The Sunday after Christmas often feels quiet, many of us are still basking in the glow of carols and family gatherings. Yet the lectionary confronts us with Matthew 2: the flight into Egypt and Herod’s massacre of the innocents. This is no gentle postscript to the manger scene. It is raw, confronting, and uncomfortably real: the arrival of the Prince of Peace provokes terror and bloodshed. The world does not welcome its Saviour; it tries to kill him.

Herod embodies the old order, power preserved by violence, law wielded as a sword. When the true King appears, the throne shakes, and the powerful strike first at the vulnerable. The crying of Rachel for her children echoes through history whenever innocence is crushed by fear and ambition. We recoil from this story because we recognise its pattern: the gospel always threatens the kingdoms we build on control and self-justification.

But notice what God does. He preserves his Son, not yet for the cross, but for the appointed hour, sending the holy family fleeing into Egypt, echoing old Joseph’s journey. The child who escapes Herod’s blade will one day willingly climb another hill. The law’s fury spends itself on the innocent; yet God refuses to abandon the world to that fury. He enters it fully, bearing its worst, so that death itself might die.

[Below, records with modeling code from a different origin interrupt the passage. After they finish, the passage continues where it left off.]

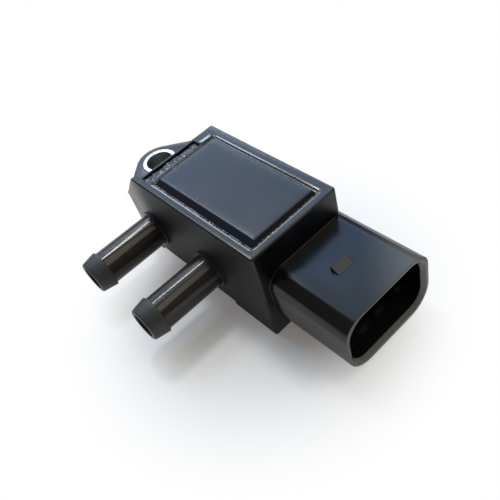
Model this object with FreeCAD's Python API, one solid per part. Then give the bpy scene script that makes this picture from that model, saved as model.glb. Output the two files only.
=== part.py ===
"""Differential pressure sensor for a diesel particle filter.

A black moulded housing carries two hose nipples on its front, a mounting lug with a steel bush on
one end and a three-blade connector shroud on the other. A glued lid closes the chamber on top, which
holds the seals, the sensor base, the circuit board, the pressure cell and the parts around it.

Millimetres. X runs from the lug to the connector, the nipples point along -Y, Z is up. The origin is
on the bush's axis, in the plane that the sensor is bolted to.
"""
import FreeCAD, Part
import math
import os

Vector = FreeCAD.Vector

# Mounting lug and its steel bush
bush_bore_radius = 3.2
bush_wall = 0.95
bush_stand = 0.15
bush_bore_chamfer = 0.1
lug_nose_radius = 6.0
lug_top = 16.85
lug_shoulder_reach = 7.6
lug_edge_chamfer = 0.3

# Housing body
wall_from_bush = 9.9
housing_length = 38.0
housing_width = 22.7
housing_height = 23.85
corner_radius = 0.6
rim_chamfer = 0.25
gusset_thickness = 1.8
front_gusset_top_reach = 1.8
back_gusset_top_reach = 0.0
foot_length = 13.0
underside_lift = 1.2
underside_lift_start = 2.6

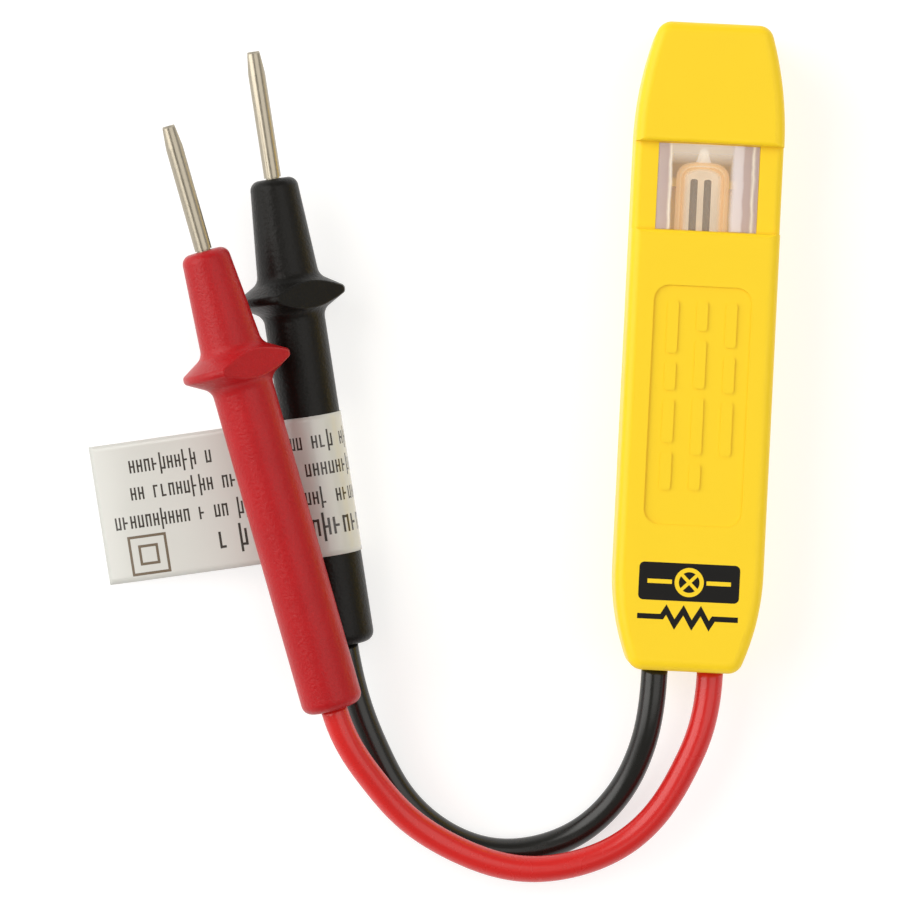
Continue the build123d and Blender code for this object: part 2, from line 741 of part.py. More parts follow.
def free_lead(colour, route, swing):
    """The free lead's two stretches, which meet at the point where it flexes."""
    start, end = Vector(route[FLEX_CORNER]), Vector(route[FLEX_CORNER + 1])
    flex = (start + end) / 2
    # the domed ends stay FLEX_CLEARANCE apart at the widest swing
    setback = (LEAD_DIAMETER + FLEX_CLEARANCE) / 2 / cos(radians(swing / 2))
    step = (end - start).normalized() * setback
    radii = corner_radii(route)
    near = [Vector(point) for point in route[: FLEX_CORNER + 1]] + [flex - step]
    far = [Vector(point) for point in route[: FLEX_CORNER: -1]] + [flex + step]
    print(colour, "flex point", flex)
    housing_side = f"{colour}_lead_housing_side"
    probe_side = f"{colour}_lead_probe_side"
    save(lead_stretch(housing_side, near, radii[:FLEX_CORNER]), housing_side)
    save(lead_stretch(probe_side, far, radii[: FLEX_CORNER - 1: -1]), probe_side)


for colour, place, route, swing, side, splice in (
    ("black", BLACK_PLACE, BLACK_ROUTE, BLACK_SWING, -LEAD_X, BLACK_SPLICE),
    ("red", RED_PLACE, RED_ROUTE, RED_SWING, LEAD_X, RED_SPLICE),
):
    save(probe_handle(place), f"{colour}_probe_handle")
    save(probe_pin(place), f"{colour}_probe_pin")
    save(crimp_barrel(place), f"{colour}_crimp_barrel")
    save(straight_lead(place, INSULATION_IN_HANDLE), f"{colour}_lead_in_handle")
    save(
        bare_strands(place.offset(INSULATION_IN_HANDLE), PIN_BACK - 0.2 - INSULATION_IN_HANDLE),
        f"{colour}_strands_in_handle",
    )
    free_lead(colour, route, swing)
    # inside the housing the insulation ends short of the splice, and the strands go on into it
    towards_splice = Plane(origin=(side, -HOUSING_LENGTH / 2, PARTING), z_dir=(0, 1, 0))
    insulated = splice - 0.3 - BARE_LENGTH + HOUSING_LENGTH / 2
    save(straight_lead(towards_splice, insulated), f"{colour}_lead_in_housing")
    save(
        bare_strands(towards_splice.offset(insulated), BARE_LENGTH),
        f"{colour}_strands_in_housing",
    )

# ------------------------------------------------------------------------ label
with BuildPart() as caution_label:
    wrap_inside = GRIP_RADIUS + 0.02
    with BuildSketch(BLACK_PLACE.offset(LABEL_START)):
        Circle(wrap_inside + LABEL_WRAP)
        with BuildLine():
            ThreePointArc(
                (wrap_inside + LABEL_WRAP / 2, 0),
                ((LABEL_REACH + wrap_inside) / 2, -LABEL_DROOP * 0.3),
                (LABEL_REACH, -LABEL_DROOP),
            )
        trace(line_width=LABEL_FLAG)
        Circle(wrap_inside, mode=Mode.SUBTRACT)
    extrude(amount=LABEL_HEIGHT)
save(caution_label.part, "caution_label")
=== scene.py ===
from math import cos, pi, radians, sin

import bmesh
import bpy
from mathutils import Matrix, Vector


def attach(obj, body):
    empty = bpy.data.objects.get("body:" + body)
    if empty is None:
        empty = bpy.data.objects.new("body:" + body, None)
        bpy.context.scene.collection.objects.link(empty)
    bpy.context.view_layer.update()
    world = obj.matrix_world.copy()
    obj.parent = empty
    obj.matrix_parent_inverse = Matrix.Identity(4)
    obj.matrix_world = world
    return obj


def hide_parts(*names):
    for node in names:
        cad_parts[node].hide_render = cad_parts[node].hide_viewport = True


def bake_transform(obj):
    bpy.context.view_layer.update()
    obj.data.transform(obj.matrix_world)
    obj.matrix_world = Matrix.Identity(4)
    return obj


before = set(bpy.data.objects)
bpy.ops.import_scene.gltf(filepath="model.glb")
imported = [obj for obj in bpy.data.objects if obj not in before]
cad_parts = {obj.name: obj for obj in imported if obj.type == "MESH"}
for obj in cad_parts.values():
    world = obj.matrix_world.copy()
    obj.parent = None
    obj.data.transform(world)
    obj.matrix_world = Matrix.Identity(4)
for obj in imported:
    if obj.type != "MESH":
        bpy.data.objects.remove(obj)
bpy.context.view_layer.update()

bl_info = {
    "name": "Circuit test light",
    "version": (1, 0, 0),
    "blender": (4, 5, 0),
    "location": "View3D > Sidebar > Tester",
    "description": "Finishes, leads, label and stage for a two-probe neon circuit tester",
    "category": "Object",
}

MM = 0.001
COLOURS = ("black", "red")


def probe_axes(rear, heading, climb):
    """A probe's rear end and its directions: along to the tip, left, and up."""
    turn, rise = radians(heading), radians(climb)
    along = Vector((-sin(turn) * cos(rise), cos(turn) * cos(rise), sin(rise)))
    left = Vector((-cos(turn), -sin(turn), 0))
    return {"rear": Vector(rear), "along": along, "left": left, "up": along.cross(left)}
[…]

Here is the promise that carries us: Jesus, called out of Egypt, has come not to rule by terror but by tender mercy. He turns his face toward you, toward your guilt, your grief, your fear, and speaks forgiveness. In him, God’s steadfast love triumphs. The slaughtered innocents are not forgotten; they are gathered into the arms of the One who conquers by dying and rising. This King reigns by absolving you, today and forever. Amen.